"Wer die schleichende Ausrottung dieser Völker verhindern will, muss die UN-Konvention ILO Nummer 169 ratifizieren", erklärte der Hauptgeschäftsführer des katholischen Lateinamerika-Hilfswerks Adveniat, Pater Michael Heinz, am Mittwoch in Berlin bei Übergabe eines Menschenrechtsberichts über das Amazonasgebiet an die Bundesregierung. Die Lateinamerika-Beauftragte des Entwicklungsministeriums, Christiane Bögemann-Hagedorn, nahm den Bericht entgegen.
Die Konvention der Internationalen Arbeitsorganisation (ILO) sei das einzige verbindliche internationale Abkommen zum Schutz indigener Völker und garantiere, dass diese Völker angehört werden müssen, wenn auf ihrem Gebiet Rohstoffe ausgebeutet werden. Allerdings würden die Bestimmungen vor Ort umgangen, "auch weil international viel beachtete Länder wie Deutschland das Abkommen bis heute nicht ratifiziert haben", kritisierte Heinz.
Hemmungslose Ausbeutung von Rohstoffen
In dem Bericht beklagt das Amazonas-Netzwerk Repam, zu dem auch Adveniat und Misereor gehören, eine hemmungslose Ausbeutung von Rohstoffen wie Gold, Kuper und Öl in Amazonien durch internationale Konzerne. Zudem würden für staatliche Staudamm- und Infrastrukturprojekte riesige Gebiete abgeholzt.
"Die Menschenrechte der indigenen Völker und der Campesinos werden systematisch verletzt", erklärte der brasilianische Kardinal Claudio Hummes. Der Reichtum ihrer Böden wird von den multinationalen Firmen zur Gewinnmaximierung rücksichtslos ausgebeutet." Hummes verwies dabei auf die Vorbereitung der Amazonassynode, die der Vatikan für Oktober 2019 in Rom plant.
Umsetzung von UN-Prinzipien dürfe nicht auf Freiwilligkeit beruhen
Misereor-Geschäftsführer Pirmin Spiegel wandte sich an in Deutschland ansässige Unternehmen, die Rohstoffe aus dem Amazonasgebiet beziehen und verarbeiten. Er forderte die Firmen auf, "ihre menschenrechtlichen Sorgfaltspflichten zu erfüllen und darauf zu achten, dass internationale Vereinbarungen, wie die UN-Prinzipien für Wirtschaft und Menschenrechte eingehalten werden". Dies dürfe nicht auf Freiwilligkeit beruhen, sondern müsse gesetzlich verankert werden.

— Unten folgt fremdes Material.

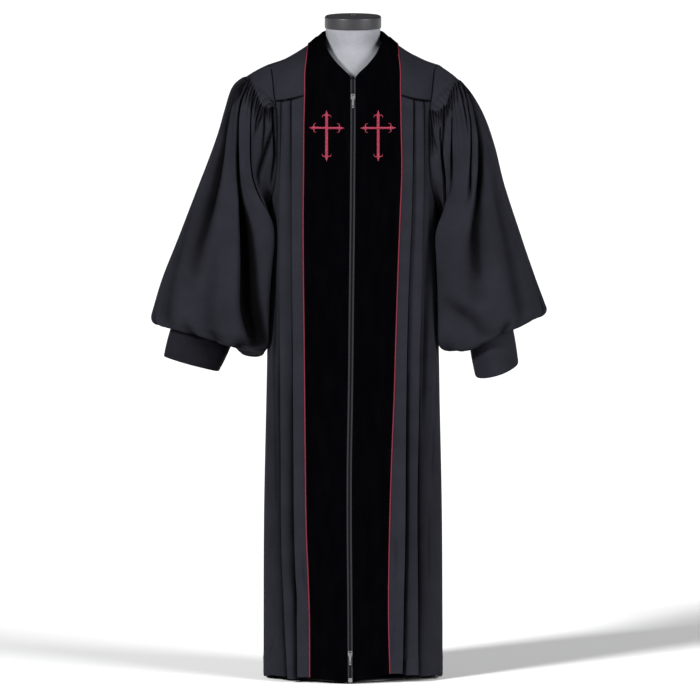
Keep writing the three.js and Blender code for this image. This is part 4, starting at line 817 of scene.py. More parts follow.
def hem_band(z, u, seed):
    """Blind-stitched hem: the turned-up band stands a little proud and puckers at its stitches."""
    band = 0.55 * smooth((HEM_BAND - z) / 2.5)
    pucker = 0.35 * ripple(u / 5.5, z / 40, seed) * bell((z - HEM_BAND) / 9)
    sway = 0.9 * ripple(u / 26, z / 90, seed + 1) * smooth((260 - z) / 240)
    return band + pucker + sway


def front_columns(start, inner, outer):
    """Widths from the piping past both pleats, closest together at their folds."""
    knots = [start, mix(start, inner - 3, 0.5), inner - 3, inner - 1.1, inner - 0.5, inner + 0.6, inner + 1.6,
             inner + 4, mix(inner + 4, outer - 3, 0.6), outer - 3, outer - 1.1, outer - 0.5, outer + 0.6,
             outer + 1.6, outer + 4]
    counts = [5, 5, 3, 2, 3, 1, 4, 3, 3, 3, 2, 3, 1, 4]
    parts = [knots[0][..., None]]
    for a, b, n in zip(knots, knots[1:], counts):
        t = np.arange(1, n + 1) / n
        parts.append(a[..., None] + (b - a)[..., None] * t)
    return np.concatenate(parts, -1)


def turned_x(start, end, share, z, column):
    """Widths at evenly turned angles between two widths of a row."""
    def turn(x):
        return np.arctan2(x, np.maximum(depth_at(x, z, column), 0.01))

    angle = mix(turn(start), turn(end), share)
    return bisect(lambda x: -turn(x), -angle, 0, widest_at(z))


# The inner and the outer pleat: how proud the fold stands, how far before it the cloth starts to swell, and
# how far its shade reaches.
PLEATS = [(5.4, 18, 9), (6.2, 20, 13)]
# Rows of a body panel: 0 at the hem, 1 where the rows start to rise, 2 at the underarm, 3 at the yoke seam.
LEVELS = np.append(steps(0, 16, 0.06, 96, 1, 18, 2, 56, 2.97), [2.98, 2.987, 2.992, 2.9965, 3])


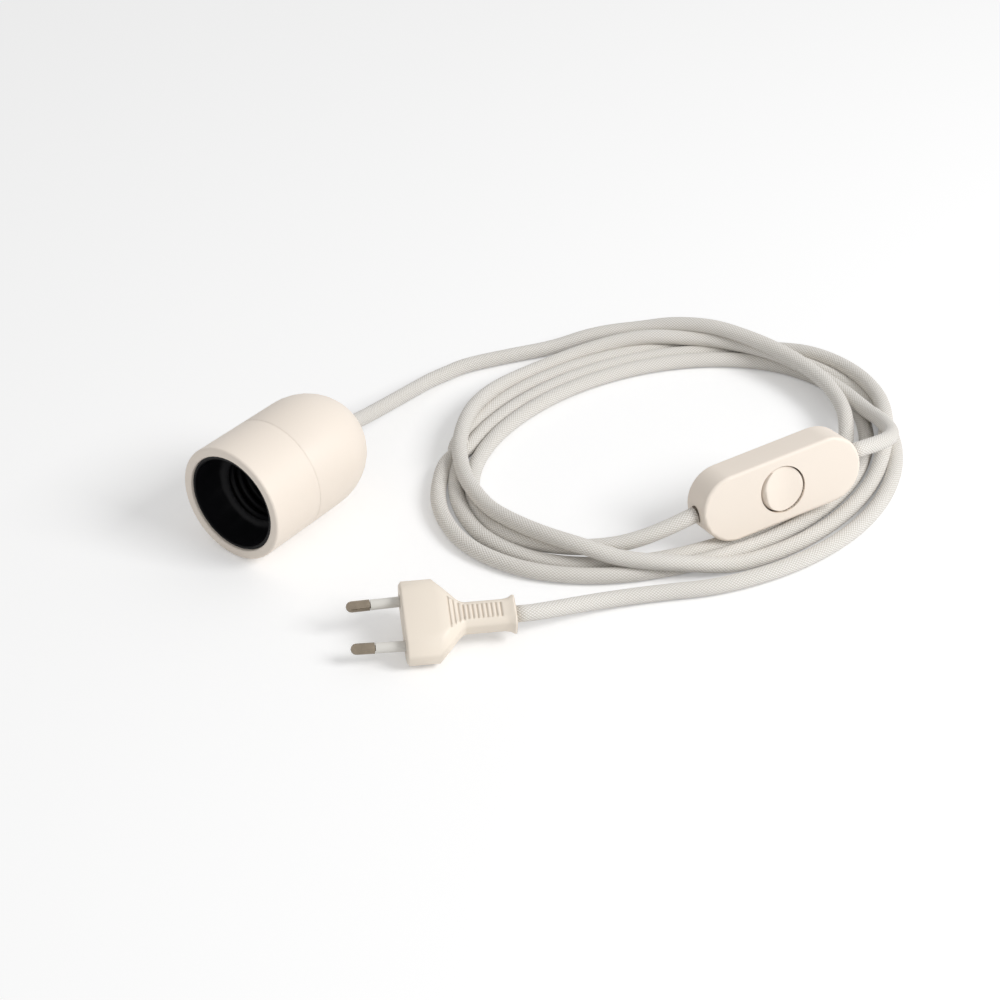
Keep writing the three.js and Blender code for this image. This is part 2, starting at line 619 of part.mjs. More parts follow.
// The plug's stations: distance from the front, then half its width, thickness, flat and edge
function plugStations() {
  const full = [PLUG_HALF_WIDTH, PLUG_HALF_THICKNESS, PLUG_HALF_FLAT, PLUG_HALF_EDGE];
  const neck = [NECK_HALF_WIDTH, NECK_HALF_THICKNESS, NECK_HALF_FLAT, NECK_HALF_EDGE];
  const narrowed = (share) => full.map((size, i) => THREE.MathUtils.lerp(size, neck[i], share));
  const shoulderAt = (share) => PLUG_PRISM_LENGTH + SHOULDER_LENGTH * share;
  const flared = (share) => neck.map((size) => size * THREE.MathUtils.lerp(1, COLLAR_FLARE, share));
  return [
    [0, full.map((size) => size - PLUG_EDGE)],
    [PLUG_EDGE, full],
    [PLUG_PRISM_LENGTH, full],
    ...SHOULDER_STEPS.map(([along, share]) => [shoulderAt(along), narrowed(share)]),
    [shoulderAt(1), neck],
    [neckEnd, neck],
    [neckEnd + COLLAR_LENGTH / 2, flared(COLLAR_HOLLOW)],
    [PLUG_LENGTH - COLLAR_RIM, flared(1)],
    [PLUG_LENGTH, flared(1)],
  ];
}

// The plug's sizes at any distance from its front
function plugSizes(stations, x) {
  const after = stations.findIndex(([at]) => at >= x);
  const [[x0, before], [x1, beyond]] = stations.slice(after - 1, after + 1);
  return before.map((size, i) => THREE.MathUtils.lerp(size, beyond[i], (x - x0) / (x1 - x0)));
}

// Finger grooves across both broad faces, which stop short of the sides
function gripGrooves(stations) {
  return Array.from({ length: GROOVE_COUNT }, (_, i) => GROOVE_FROM + i * GROOVE_PITCH).flatMap((x) => {
    const [, halfThickness, halfFlat] = plugSizes(stations, x);
    const [floor, half] = [halfThickness - GROOVE_DEPTH, halfFlat * GROOVE_SPAN];
    const side = [x - GROOVE_WIDTH / 2, x + GROOVE_WIDTH / 2, -half, half];
    return [block(...side, floor, PLUG_HALF_THICKNESS), block(...side, -PLUG_HALF_THICKNESS, -floor)];
  });
}

function plugBody() {
  const stations = plugStations();
  const sections = stations.map(([x, sizes]) => plugSection(x, ...sizes));
  const socket = () => rod(SLEEVE_RADIUS + GAP, -PIN_LENGTH, PIN_ROOT_LENGTH + GAP);
  return cut(loft(sections), ...gripGrooves(stations), toPin(socket(), -1), toPin(socket(), 1));
}

// Puts a piece turned about Z on the axis of one pin, which points forward and slightly inward
function toPin(geometry, side) {
  return geometry.rotateY(Math.PI / 2).rotateZ(side * pinToe).translate(0, side * PIN_SPACING_BASE / 2, 0);
}

function plugPin(side) {
  const core = SLEEVE_RADIUS - SLEEVE_WALL - GAP;
  const bare = -SLEEVE_LENGTH - GAP;
  const tip = Array.from({ length: PIN_TIP_STEPS + 1 }, (_, i) => {
    const angle = Math.PI / 2 * i / PIN_TIP_STEPS;
    return [PIN_RADIUS * Math.sin(angle), PIN_TIP_LENGTH * (1 - Math.cos(angle)) - PIN_LENGTH];
  });
  return toPin(turned([
    ...tip, [PIN_RADIUS, bare], [core, bare], [core, PIN_ROOT_LENGTH], [0, PIN_ROOT_LENGTH],
  ]), side);
}

const pinSleeve = (side) => toPin(
  tube(SLEEVE_RADIUS - SLEEVE_WALL, SLEEVE_RADIUS, -SLEEVE_LENGTH, PIN_ROOT_LENGTH), side);

function buildPlug() {
  const group = new THREE.Group();
  group.rotation.set(degrees(PLUG_ROLL), 0, degrees(PLUG_YAW), 'ZYX');
  group.add(piece('plug_body', plugBody(), cream));
  for (const [side, word] of [[1, 'far'], [-1, 'near']]) {
    group.add(piece(`plug_pin_${word}`, plugPin(side), nickel));
    group.add(piece(`pin_sleeve_${word}`, pinSleeve(side), sleeveWhite));
  }
  const lowest = new THREE.Box3().setFromObject(group, true).min.z;
  group.position.set(...PLUG_FRONT, -lowest);
  return group;
}

// Cord

// A plain tube along a list of points; it starts and ends with flat faces
function cordTube(points) {
  const section = new THREE.Shape(Array.from({ length: CORD_SIDES }, (_, i) => {
    const angle = 2 * Math.PI * (i + 0.5) / CORD_SIDES;
    return new THREE.Vector2(Math.cos(angle), Math.sin(angle)).multiplyScalar(CORD_DIAMETER / 2);
  }));
  const route = new THREE.CatmullRomCurve3(points, false, 'centripetal');
  const steps = Math.max(2, Math.round(route.getLength() / CORD_STEP));
  return new THREE.ExtrudeGeometry(section, { steps, extrudePath: route, bevelEnabled: false });
}

// The point that lies a given way along a group's own axes
const placed = (group, x, y, z) => group.localToWorld(new THREE.Vector3(x, y, z));
const vectors = (list) => list.map((point) => new THREE.Vector3(...point));

// The outer shape of the loose coil, with a pocket where the switch leans into it
function coilRing(switchGroup) {
  const [inner, outer, top, soft] = [COIL_INNER_RADIUS, COIL_OUTER_RADIUS, COIL_HEIGHT, COIL_ROUNDING];
  const ring = turned([
    [inner + soft, 0], [outer - soft, 0], [outer, soft], [outer, top - soft],
    [outer - soft, top], [inner + soft, top], [inner, top - soft], [inner, soft],
  ], FINE_SIDES).translate(...COIL_CENTRE, 0);
  const pocket = stadium(SWITCH_LENGTH + 2 * SWITCH_POCKET, SWITCH_WIDTH + 2 * SWITCH_POCKET,
    -switchHalf - SWITCH_POCKET, switchHalf + SWITCH_POCKET).applyMatrix4(switchGroup.matrixWorld);
  return cut(ring, pocket);
}

const holder = buildHolder();
const inlineSwitch = buildSwitch();
const plug = buildPlug();
const lampCordSet = new THREE.Group();
lampCordSet.add(holder, inlineSwitch, plug);
lampCordSet.updateMatrixWorld(true);

const bushEnd = HOLDER_LENGTH + BUSH_FLANGE_HEIGHT + 2 * GAP;
const switchEnd = SWITCH_LENGTH / 2 + GAP;
const leadOut = 2;                  // a short straight stretch out of each exit

lampCordSet.add(
  piece('cord_holder_tail', cordTube([
    placed(holder, 0, 0, bushEnd), placed(holder, 0, 0, bushEnd + leadOut), ...vectors(HOLDER_TAIL),
  ]), textile),
  piece('cord_plug_tail', cordTube([
    placed(plug, PLUG_LENGTH + GAP, 0, 0), placed(plug, PLUG_LENGTH + GAP + leadOut, 0, 0),
    ...vectors(PLUG_TAIL),
  ]), textile),
  piece('cord_switch_left', cordTube([
    placed(inlineSwitch, -switchEnd, 0, 0), ...vectors(SWITCH_LEFT_TAIL),
  ]), textile),
  piece('cord_switch_right', cordTube([
    placed(inlineSwitch, switchEnd, 0, 0), placed(inlineSwitch, switchEnd + leadOut, 0, 0),
    ...vectors(SWITCH_RIGHT_TAIL),
  ]), textile),
  piece('cord_coil', coilRing(inlineSwitch), textile),
);

export default lampCordSet;
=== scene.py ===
import json
import math

import bmesh
import bpy
import numpy as np
from mathutils import Matrix, Vector


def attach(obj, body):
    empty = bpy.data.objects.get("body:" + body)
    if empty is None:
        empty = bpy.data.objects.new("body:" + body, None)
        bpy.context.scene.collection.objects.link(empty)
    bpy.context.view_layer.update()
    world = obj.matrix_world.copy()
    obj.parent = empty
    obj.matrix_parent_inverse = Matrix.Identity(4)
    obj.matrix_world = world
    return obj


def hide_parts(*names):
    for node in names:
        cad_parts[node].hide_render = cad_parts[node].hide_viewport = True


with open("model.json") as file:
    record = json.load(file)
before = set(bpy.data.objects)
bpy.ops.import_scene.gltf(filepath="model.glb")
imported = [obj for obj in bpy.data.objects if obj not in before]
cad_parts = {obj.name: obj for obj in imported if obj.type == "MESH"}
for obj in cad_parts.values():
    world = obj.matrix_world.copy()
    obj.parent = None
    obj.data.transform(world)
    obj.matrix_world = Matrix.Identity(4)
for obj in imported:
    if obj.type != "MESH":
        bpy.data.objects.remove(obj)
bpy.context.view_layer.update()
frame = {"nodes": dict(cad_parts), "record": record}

MM = 0.001

# Camera: the photograph's viewing angle
VIEW_TURN = math.radians(36.74)
VIEW_TILT = math.radians(55.2)
CAMERA_PLACE = (0.50493, -0.54618, 0.5203)
LENS = 86.4
SENSOR_WIDTH = 36
FARTHEST_SEEN = 20
camera_data = bpy.data.cameras.new("camera")
camera_data.sensor_width = SENSOR_WIDTH
camera_data.lens = LENS
camera_data.clip_end = FARTHEST_SEEN
camera = bpy.data.objects.new("camera", camera_data)
camera.location = CAMERA_PLACE
camera.rotation_euler = (VIEW_TILT, 0, VIEW_TURN)
bpy.context.scene.collection.objects.link(camera)
bpy.context.scene.camera = camera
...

Der Bericht listet 13 konkrete Fälle von Menschenrechtsverletzungen gegen indigene Völker auf. Dazu gehören der Abbau von Rohstoffen auf dem Gebiet der Ureinwohner sowie illegale Landbesetzungen, Gewalt gegen und die fehlende Anerkennung von Territorien der Ureinwohner beispielsweise durch die brasilianische Regierung.
Das rund 7,5 Millionen Quadratkilometer große Amazonas-Gebiet ist die Heimat von etwa 33 Millionen Menschen, 380 indigenen Völkern und 140 Gemeinschaften in selbst gewählter Isolation. Allein in Brasilien, dem größte Amazonas-Anrainer, wurden 2016 rund 8.000 Quadratmeter Regenwald abgeholzt. Insgesamt zieht sich der Amazonas durch neun Länder: Venezuela, Kolumbien, Ecuador, Peru, Brasilien, Surinam, Guyana, Französisch-Guayana und Bolivien.